Dalam persiapannya, mahasiswa HI itu lebih fokus pada kesiapan fisik dan kebutuhan sehari-hari. “Untuk preparing-nya lebih ke mengumpulkan lagi baju hangat dan membeli peralatan yang dibutuhkan seperti bidet karena di Australia tidak disediakan jet shower,” katanya.
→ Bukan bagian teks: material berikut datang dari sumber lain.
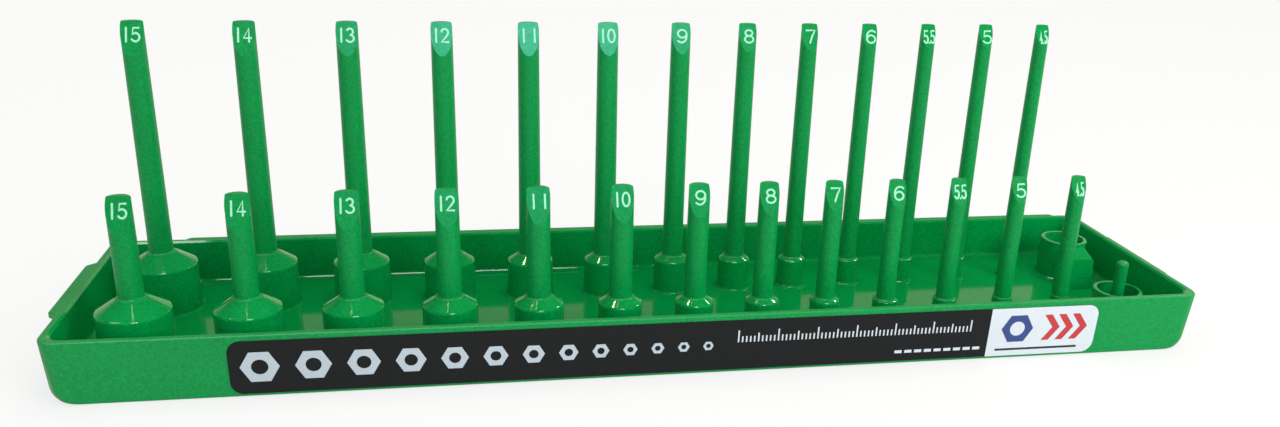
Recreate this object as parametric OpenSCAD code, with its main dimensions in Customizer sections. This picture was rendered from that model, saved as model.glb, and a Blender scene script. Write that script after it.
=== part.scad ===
// Socket organizer tray: a long shallow moulded tray whose two rows of upright
// posts hold deep and short metric drive sockets in order of size.
// X runs along the tray from the largest size to the smallest, Y runs from the
// labelled front wall to the back wall, and Z = 0 is the table that it stands on.

/* [Tray] */
// Width of the tray across the rim, front to back
tray_w = 65.2; // [60:0.1:90]
// Height of the rim above the table
tray_h = 15.7; // [12:0.1:24]
// Thickness of the walls
wall_t = 2; // [1.5:0.1:3]
// Draft of the walls, inside and outside, in degrees
wall_draft = 3; // [1:0.5:5]
// Radius of the upright corners
corner_r = 4; // [3.5:0.5:8]
// Radius where the two ends turn under to the base
end_turn_r = 3.5; // [1:0.5:6]
// Radius where the front and back turn under to the base
side_turn_r = 0.8; // [0.4:0.1:2]
// Height of the floor's top face above the table
floor_h = 4.2; // [3.6:0.1:6]
// Thickness of the floor
floor_t = 2; // [1.5:0.1:3]
// Radius in the corner between floor and walls
floor_fillet_r = 1.2; // [0.4:0.1:3]
// Rounding of the rim's outer edge and chamfer of its inner edge
rim_edge = 0.5; // [0.2:0.1:0.7]

/* [Ledges] */
// How far the end ledges stand out from the rim
end_ledge_out = 2.1; // [1:0.1:4]
// Length of an end ledge where it leaves the rim
end_ledge_l = 33; // [20:1:48]
// How far the right ledge lies below the rim
right_ledge_drop = 1; // [0:0.1:3]
// How far the back ledge stands out from the rim
back_ledge_out = 1.3; // [0.8:0.1:3]
// Distance of the back ledge from the left end of the tray
back_ledge_start = 18.5; // [10:0.5:60]
// Distance of the back ledge from the right end of the tray
back_ledge_stop = 6.5; // [6:0.5:60]
// Thickness of the ledges
ledge_t = 1.6; // [1:0.1:3]
// Chamfer of the ledges' upper edge
ledge_chamfer = 0.4; // [0.1:0.1:0.6]

/* [Rows] */
// Distance of the front row from the front of the rim
front_row_inset = 16.1; // [14:0.1:20]
// Distance between the two rows
row_pitch = 30; // [26:0.5:36]
// Free space between neighbouring sockets
socket_gap = 4.5; // [3:0.1:8]
// Outside diameter of the smallest sockets
socket_od_min = 12; // [11:0.1:14]
// Growth of a socket's outside diameter for each millimetre of size
socket_od_step = 1.26; // [1.15:0.01:1.4]
// Part of a socket's outside diameter that doesn't grow with the size
socket_od_base = 2.44; // [1:0.01:4]
// Free space between the largest socket and the left wall
end_gap = 4.2; // [3:0.1:10]

/* [Hubs] */
// Clearance of a hub inside the corners of its socket's hexagon, on the radius
hub_clearance = 0.22; // [0.1:0.01:0.4]
// Height of a hub's edge above the floor, without the share that grows with size
hub_h_base = 3.8; // [3.4:0.1:6]
// Growth of a hub's height for each millimetre of size
hub_h_step = 0.52; // [0.3:0.01:0.7]
// Slope of the hub's cone in degrees
hub_slope = 32; // [20:1:40]
// Rounding between a hub's side and its cone
hub_edge_r = 0.8; // [0.3:0.1:1]
// Fillet at the foot of a hub
hub_fillet_r = 0.8; // [0.2:0.1:1]
// Wall of the hubs that are cored out from below
hub_wall_t = 1.9; // [1.5:0.1:2.5]

/* [Posts] */
// Height of the deep sockets' posts above the table
deep_post_h = 77.2; // [60:0.1:100]
// Height of the short sockets' posts above the table
short_post_h = 43.3; // [36:0.1:55]
// Diameter of the thickest posts at the foot, which pass a quarter-inch square
post_d_max = 5.85; // [5.2:0.05:6]
// Diameter of a thinner post at the foot, without the share that grows with size
post_d_base = 3.1; // [2.6:0.05:3.4]
// Growth of a thinner post's diameter for each millimetre of size
post_d_step = 0.27; // [0.2:0.01:0.35]
// Draft of the posts in degrees
post_draft = 0.25; // [0:0.05:0.5]
// Fillet at the foot of a post
post_foot_r = 0.6; // [0.2:0.05:0.8]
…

Pengalaman sebelumnya berkunjung ke luar negeri membuatnya lebih siap secara mental.
Selama berada di Australia, kegiatan dirinya cukup padat, termasuk kelas, field trip, dan workshop. “Pelaksanaan course dibina oleh Tim Hartwell selaku English Language Lecture dari tim Centre of English Language Training (CELT) yang menyampaikan perkuliahan terkait Australian Culture serta historical background dari Australia dan Critical Thinking setiap hari senin hingga jumat mulai pukul 09.00 – 12.00 waktu Perth,” jelasnya.
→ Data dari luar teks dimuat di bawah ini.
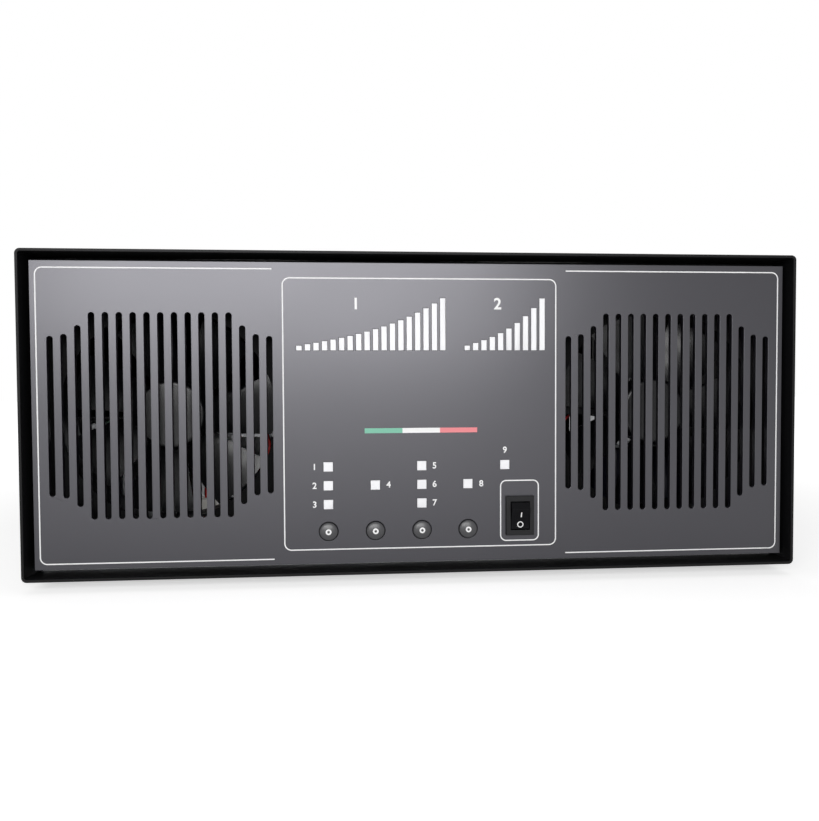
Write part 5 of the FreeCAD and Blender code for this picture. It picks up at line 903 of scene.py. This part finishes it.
class AMPLIFIER_OT_power_supply(AmplifierOperator, Operator):
    """Dress the power supply board and what stands on it"""

    bl_idname = "amplifier.power_supply"
    bl_label = "Power supply"

    choke_bore, choke_wire, choke_turns = 0.40, 0.8, 18
    core, winding_gap, winding_inset = (8.0, 4.0, 22.0), 0.5, 4.0
    transistor = (5.0, 15.6, 20.0)
    crimp = ((1, 0), (0.3, 0.3), (0, 1), (0, 2), (0.5, 2.6), (0, 3.2))
    box_capacitor, box_gap, box_shift = (8.0, 18.0, 14.0), 7.0, -6.0

    def execute(self, context):
        dress("supply_board", "green solder mask")
        self.cans()
        self.transformer()
        add_wound_rings("supply_choke", NO_TURN, self.choke_bore, self.choke_wire * MM,
                        self.choke_turns)
        dress("supply_coolers", "drawn aluminium", 0.2 * MM)
        self.switches()
        self.line_parts()
        return {"FINISHED"}

    def line_parts(self):
        """Box capacitors beside the choke, and the controller behind the cans."""
        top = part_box("supply_board")[1].z
        low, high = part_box("supply_choke")
        size, boxes = mm(*self.box_capacitor), bmesh.new()
        away = size[0] / 2 + self.box_gap * MM
        for x in (low.x - away, high.x + away):
            add_block(boxes, (x, (low.y + high.y) / 2 + self.box_shift * MM, top + size[2] / 2),
                      size, bevel=0.6 * MM)
        keep_shape("supply_box_capacitors", boxes, "amber tape")
        gap = (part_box("supply_capacitors")[1].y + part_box("supply_transformer")[0].y) / 2
        add_chips("supply_chip", [Matrix.Translation(midpoint(low, high, y=gap, z=top))])

    def cans(self):
        """Capacitor cans: a crimped sleeve, and a metal top with a cross pressed in."""
        node, sleeves, tops = "supply_capacitors", bmesh.new(), bmesh.new()
        for low, high in solids(node):
            radius, length = (high.x - low.x) / 2, high.z - low.z
            shoulder, lip, recess = 1.6 * MM, 0.84 * radius, 0.5 * MM
            foot = midpoint(low, high, z=low.z)
            below = [(radius - inward * shoulder, up * shoulder) for inward, up in self.crimp]
            above = [(radius - inward * shoulder, length - down * shoulder)
                     for inward, down in reversed(self.crimp[:3])]
            add_spun(sleeves, [(0, 0), *below, *above, (lip, length), (lip, length - recess),
                               (0, length - recess)], foot)
            self.can_top(tops, foot + Vector((0, 0, length - recess)), lip)
        keep_shape("capacitor_sleeves", sleeves, "capacitor sleeve", node=node)
        keep_shape("capacitor_tops", tops, "drawn aluminium", node=node)

    def can_top(self, bm, at, radius):
        """Four raised quarters, which leave a cross-shaped vent between them."""
        groove, rise, inset = mm(0.7, 0.3, 0.4)
        for step in range(4):
            quarter = bmesh.new()
            bmesh.ops.create_circle(quarter, cap_ends=True, segments=36, radius=radius - inset)
            cut(quarter, (groove / 2, 0, 0), (1, 0, 0), clear_inner=True)
            cut(quarter, (0, groove / 2, 0), (0, 1, 0), clear_inner=True)
            turn = Matrix.Rotation(step * math.pi / 2, 4, "Z")
            raise_print(quarter, Matrix.Translation(at) @ turn, rise)
            add_copy(bm, quarter)

    def transformer(self):
        """A ferrite core round a taped winding, on a moulded base."""
        node = "supply_transformer"
        low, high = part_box(node)
        centre, size = midpoint(low, high), high - low
        limb, base, depth = mm(*self.core)
        core, winding, foot = bmesh.new(), bmesh.new(), bmesh.new()
        height = size.z - base
        centre.z = high.z - height / 2
        for side in (-1, 1):
            across = Vector((side * (size.x - limb) / 2, 0, 0))
            up = Vector((0, 0, side * (height - limb) / 2))
            add_block(core, centre + across, (limb, depth, height), bevel=0.5 * MM)
            add_block(core, centre + up, (size.x - 2 * limb, depth, limb))
        clear = 2 * (limb + self.winding_gap * MM)
        add_block(winding, centre, (size.x - clear, size.y - self.winding_inset * MM,
                                    height - clear), bevel=3 * MM)
        add_block(foot, midpoint(low, high, z=low.z + base / 2), (size.x, size.y, base),
                  bevel=0.6 * MM)
        keep_shape("transformer_core", core, "ferrite", node=node)
        keep_shape("transformer_winding", winding, "amber tape", node=node)
        keep_shape("transformer_base", foot, "dull black plastic", node=node)

    def switches(self):
        """Power transistors against the inner faces of the coolers."""
        thick, width, height = mm(*self.transistor)
        floor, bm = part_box("supply_board")[1].z, bmesh.new()
        for index, (low, high) in enumerate(solids("supply_coolers")):
            x = low.x - thick / 2 if index else high.x + thick / 2
            for share in (0.2, 0.45, 0.7):
                add_block(bm, (x, low.y + share * (high.y - low.y), floor + 0.75 * height),
                          (thick, width, height), bevel=0.5 * MM)
        keep_shape("supply_transistors", bm, "dull black plastic")


class AMPLIFIER_OT_rear(AmplifierOperator, Operator):
    """Dress the rear panel and every connector on it"""

    bl_idname = "amplifier.rear"
    bl_label = "Rear panel"

    barrel_radius, barrel_thread, barrel_pitch = mm(7.94, 9.0, 1.0)
    stud_start, stud_depth, stud_pitch = mm(1.5, 0.1, 0.8)

    def execute(self, context):
        dress("rear_panel", "fine-textured case paint", sizes().soft_edge, slot="chassis_black")
        dress("rf_sockets", "nickel plate", 0.1 * MM)
        dress("rf_insulators", "white plastic")
        dress("rf_contacts", "brass")
        dress("phono_jacks", "nickel plate", 0.1 * MM)
        dress("jack_insulators", "dull black plastic", slot="insulator_black")
        dress("mains_inlet", "black plastic", 0.3 * MM)
        dress("inlet_contacts", "nickel plate", 0.2 * MM, slot="contact_brass")
        dress("fuse_holder", "black plastic", 0.3 * MM)
        dress("earth_stud", "zinc-plated steel")
        dress("earth_nuts", "zinc-plated steel", 0.3 * MM)
        dress_screws("rear_screws", "zinc-plated steel", 1.6 * MM, lambda at: AIM_BACK)
        self.threads()
        return {"FINISHED"}

    def threads(self):
        """Fine threads on the coaxial sockets' barrels and on the earth stud."""
        barrels, stud = bmesh.new(), bmesh.new()
        for low, high in solids("rf_sockets"):
            add_thread(barrels, midpoint(low, high, y=high.y - self.barrel_thread),
                       self.barrel_radius, self.barrel_pitch, self.barrel_thread)
        keep_shape("socket_threads", barrels, "nickel plate")
        low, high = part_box("earth_stud")
        start = midpoint(low, high, y=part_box("earth_nuts")[1].y + self.stud_start)
        add_thread(stud, start, (high.x - low.x) / 2 - self.stud_depth, self.stud_pitch,
                   high.y - start.y - self.stud_pitch)
        keep_shape("stud_thread", stud, "zinc-plated steel")


class AMPLIFIER_OT_stage(AmplifierOperator, Operator):
    """Set up the floor, the light and the camera"""

    bl_idname = "amplifier.stage"
    bl_label = "Floor, light and camera"

    eye, eye_turn = (-0.0371, -0.5611, 0.1052), (88.212, 0.285, -4.505)
    lens = 31.868
    floor_reach, floor_fade = 6.0, dict(From_Min=0.3, To_Min=0.55)
    lamps = (("key light", (-0.18, -1.06, 0.34), (-0.04, -0.17, 0.12), (0.92, 0.34), 8.3),
             ("top light", (0.1, 0.1, 1.5), (0.0, 0.0, 0.0), (1.4, 1.4), 4.0))
    soft_light = 0.17

    def execute(self, context):
        self.floor()
        self.world()
        for lamp in self.lamps:
            self.softbox(*lamp)
        self.camera()
        context.scene.view_settings.view_transform = "Standard"
        return {"FINISHED"}

    def floor(self):
        bm = bmesh.new()
        bmesh.ops.create_grid(bm, x_segments=1, y_segments=1, size=self.floor_reach)
        mesh = bpy.data.meshes.new("floor")
        bm.to_mesh(mesh)
        bm.free()
        mesh.materials.append(self.floor_paint())
        put_in_scene("floor", mesh)

    def floor_paint(self):
        """Matt and pale; brighter to the eye further off, so that it meets the backdrop."""
        paint = finish("pale floor")
        tree = paint.node_tree
        place = add_node(tree, "TexCoord")
        reach = add_node(tree, "VectorMath", "LENGTH")
        fade = add_node(tree, "MapRange", **self.floor_fade)
        lift = add_node(tree, "Math", "MULTIPLY")
        shader = fill(tree.nodes["Principled BSDF"], Emission_Color=(1, 1, 1, 1))
        join(place, "Object", reach, 0)
        join(reach, "Value", fade, "Value")
        join(*self.seen_rays(tree), lift, 0)
        join(fade, "Result", lift, 1)
        join(lift, "Value", shader, "Emission Strength")
        return paint

    def seen_rays(self, tree):
        """A node and its output that is 1 for what the eye, a mirror or glass looks at."""
        rays = add_node(tree, "LightPath")
        seen = rays, "Is Camera Ray"
        for other in ("Is Glossy Ray", "Is Transmission Ray"):
            either = add_node(tree, "Math", "MAXIMUM")
            join(*seen, either, 0)
            join(rays, other, either, 1)
            seen = either, "Value"
        return seen

    def world(self):
        """Soft light all round; the eye, mirrors and glass see plain white."""
        world = bpy.data.worlds.new("studio")
        world.use_nodes = True
        bpy.context.scene.world = world
        tree = world.node_tree
        background = fill(tree.nodes["Background"], Color=(1, 1, 1, 1))
        level = add_node(tree, "MapRange", To_Min=self.soft_light)
        join(*self.seen_rays(tree), level, "Value")
        join(level, "Result", background, "Strength")

    def softbox(self, name, at, towards, size, power):
        lamp = set_up(bpy.data.lights.new(name, "AREA"), shape="RECTANGLE", size=size[0],
                      size_y=size[1], energy=power)
        turn = (Vector(towards) - Vector(at)).to_track_quat("-Z", "Y").to_euler()
        set_up(put_in_scene(name, lamp), location=at, rotation_euler=turn,
                        visible_camera=False)

    def camera(self):
        data = set_up(bpy.data.cameras.new("camera"), lens=self.lens, clip_start=0.01)
        turn = [math.radians(angle) for angle in self.eye_turn]
        bpy.context.scene.camera = set_up(put_in_scene("camera", data), location=self.eye,
                                          rotation_euler=turn)


# In the order in which they stand above, and run.
OPERATORS = tuple(AmplifierOperator.__subclasses__())


class AMPLIFIER_PT_looks(Panel):
    """Lists the operators and what they can be told"""

    bl_idname = "AMPLIFIER_PT_looks"
    bl_label = "Amplifier"
    bl_space_type = "VIEW_3D"
    bl_region_type = "UI"
    bl_category = "Amplifier"

    def draw(self, context):
        layout = self.layout
        for group in (context.scene.amplifier_colours, context.scene.amplifier_sizes):
            for name in group.__annotations__:
                layout.prop(group, name)
        for operator in OPERATORS:
            layout.operator(operator.bl_idname)


CLASSES = (AmplifierColours, AmplifierSizes, *OPERATORS, AMPLIFIER_PT_looks)


def register():
    for made in CLASSES:
        bpy.utils.register_class(made)
    bpy.types.Scene.amplifier_colours = PointerProperty(type=AmplifierColours)
    bpy.types.Scene.amplifier_sizes = PointerProperty(type=AmplifierSizes)


def unregister():
    del bpy.types.Scene.amplifier_sizes
    del bpy.types.Scene.amplifier_colours
    for made in reversed(CLASSES):
        bpy.utils.unregister_class(made)


def main():
    register()
    for operator in OPERATORS:
        getattr(bpy.ops.amplifier, operator.bl_idname.split(".")[1])()


if __name__ == "__main__":
    main()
Tidak hanya di kelas, program SIAP ini juga melibatkan kunjungan lapangan ke berbagai lokasi ikonik di Perth, seperti City Centre, Kings Park, dan Fremantle. “Field Trip ini ditujukan untuk memperkenalkan secara langsung budaya dan ikon-ikon kota Perth yang bersejarah dan juga agar mahasiswa merasakan secara langsung kehidupan di Australia secara nyata,” tambah Ita.
Selama mengikuti program, pihaknya mengaku menghadapi beberapa tantangan, terutama dalam beradaptasi dengan budaya dan gaya hidup di Australia. “Tantangan terbesar adalah hidup dan tinggal bersama native serta menaiki transportasi publik secara individu,” ungkapnya.
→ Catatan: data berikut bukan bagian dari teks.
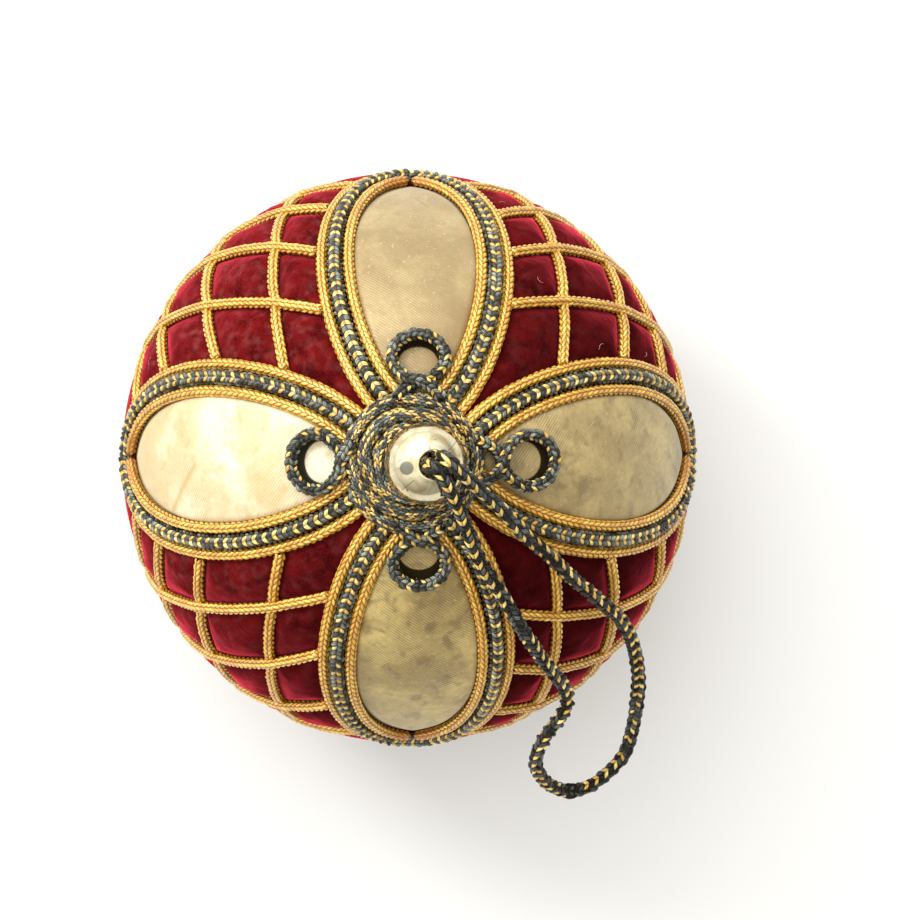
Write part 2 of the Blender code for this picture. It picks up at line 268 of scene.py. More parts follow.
def finish_gold(name, ends=()):
    """Gold cord with painted shade in its grooves, and painted brown shade and a dark painted shadow where
    its two ends meet.
    """
    finish, tree, shader = new_finish(name, Roughness=0.26, Metallic=0.38, Specular_IOR_Level=0.8,
                                      Specular_Tint=(1.0, 0.92, 0.68, 1), Coat_Roughness=0.24,
                                      Coat_Tint=(1.0, 0.95, 0.82, 1))
    uv = piece_uv(tree)
    stitch = use(tree, braid_group, {"Spot": uv, "Stagger": 0.5, "Threads": 3})
    crown = mixed(tree, stitch["Chance"], (0.62, 0.31, 0.028, 1), (0.94, 0.61, 0.100, 1))
    silk = mixed(tree, times(tree, stitch["Thread"], 0.25), crown, (0.50, 0.24, 0.04, 1))
    # painted shade: the grooves between stitches are darkened to orange brown
    colour = mixed(tree, times(tree, stitch["Groove"], 0.88), silk, (0.17, 0.055, 0.006, 1))
    spot = object_spot(tree)
    for end in ends:
        apart = vector(tree, "DISTANCE", spot, tuple(end))
        # painted shade: plain brown near the tip, and a painted shadow nearly black where the two ends meet
        painted_tip_shade = eased(tree, apart, 0.0025, 0.0070, 0.80, 0.0)
        painted_join_shadow = eased(tree, apart, 0.0004, 0.0011, 0.90, 0.0)
        colour = mixed(tree, painted_tip_shade, colour, (0.42, 0.165, 0.026, 1))
        colour = mixed(tree, painted_join_shadow, colour, (0.035, 0.009, 0.003, 1))
    relief = calc(tree, "ADD", times(tree, stitch["Thread"], 0.2), stitch["Height"])
    dress(tree, shader, colour, relief, *STITCH_BUMP)
    shine = calc(tree, "SUBTRACT", 1.0, times(tree, stitch["Groove"], 0.9))
    tree.links.new(shine, shader.inputs["Coat Weight"])
    return finish


gold_finish = finish_gold("gold cord")
print("made", gold_finish.name)

# %% [markdown]
# ## Grey and gold braid
# This braid mixes blue-grey rayon with gold thread. Where a pair of neighbouring columns turns gold
# together it makes a small chevron, and every other chevron is grey. The hanging loop is the same
# kind of braid in navy black, with brighter gold.

# %% Braid finishes
def finish_braid(name, greys, golds, gold_share, gold_span, roughness, shine, paired=True, stagger=0.0):
    """Braid of which a share of the stitches is gold over part of its length.

    In a paired one only even stitches turn gold, and every third column stays plain.
    """
    finish, tree, shader = new_finish(name, Roughness=roughness, Specular_IOR_Level=0.16,
                                      Specular_Tint=(1.0, 0.86, 0.66, 1), Coat_Weight=shine,
                                      Coat_Roughness=0.18)
    uv = piece_uv(tree)
    stitch = use(tree, braid_group, {"Spot": uv, "Stagger": stagger, "Threads": 3})
    grey = mixed(tree, calc(tree, "POWER", stitch["Chance"], 2.0), greys[0], greys[1])
    grey = mixed(tree, times(tree, stitch["Thread"], 0.7), grey, greys[0])
    gold = mixed(tree, stitch["Other Chance"], golds[0], golds[1])
    golden = calc(tree, "LESS_THAN", stitch["Other Chance"], gold_share)
    if paired:
        plain = calc(tree, "COMPARE", calc(tree, "FLOORED_MODULO", stitch["Column"], 3.0), 1.0, 0.1)
        even = calc(tree, "LESS_THAN", stitch["Turn"], 0.5)
        golden = times(tree, times(tree, golden, even), calc(tree, "SUBTRACT", 1.0, plain))
    in_span = calc(tree, "LESS_THAN", calc(tree, "ABSOLUTE", stitch["Along"]), gold_span)
    golden = times(tree, golden, in_span)
    colour = mixed(tree, golden, grey, gold)
    # painted shade: the grooves between stitches are darkened nearly to black, less under gold
    depth = calc(tree, "SUBTRACT", 0.92, times(tree, golden, 0.40))
    groove = times(tree, stitch["Groove"], depth)
    colour = mixed(tree, groove, colour, (0.0040, 0.0026, 0.0010, 1))
    relief = calc(tree, "ADD", times(tree, stitch["Thread"], 0.3), stitch["Height"])
    dress(tree, shader, colour, relief, *STITCH_BUMP)
    tree.links.new(times(tree, golden, 0.45), shader.inputs["Metallic"])
    return finish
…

Tinggal di rumah penduduk lokal dengan budaya berbeda seperti menggunakan sepatu di dalam rumah, merupakan hal baru baginya. “Saya harus bernegosiasi menggunakan sandal hotel dibanding menggunakan sepatu sehari-hari saya,” tambahnya.
Selain itu, perbedaan aksen Bahasa Inggris juga menjadi tantangan tersendiri. “Saya mendapatkan single parent host family yang merupakan keturunan Skotlandia dan Inggris, sehingga aksen yang beliau pakai adalah Scottish-british-aussie yang jarang saya dengar selama belajar Bahasa Inggris,” ceritanya. Meski demikian, pengalaman ini justru meningkatkan keahlian dan rasa percaya dirinya dalam berkomunikasi dalam Bahasa Inggris.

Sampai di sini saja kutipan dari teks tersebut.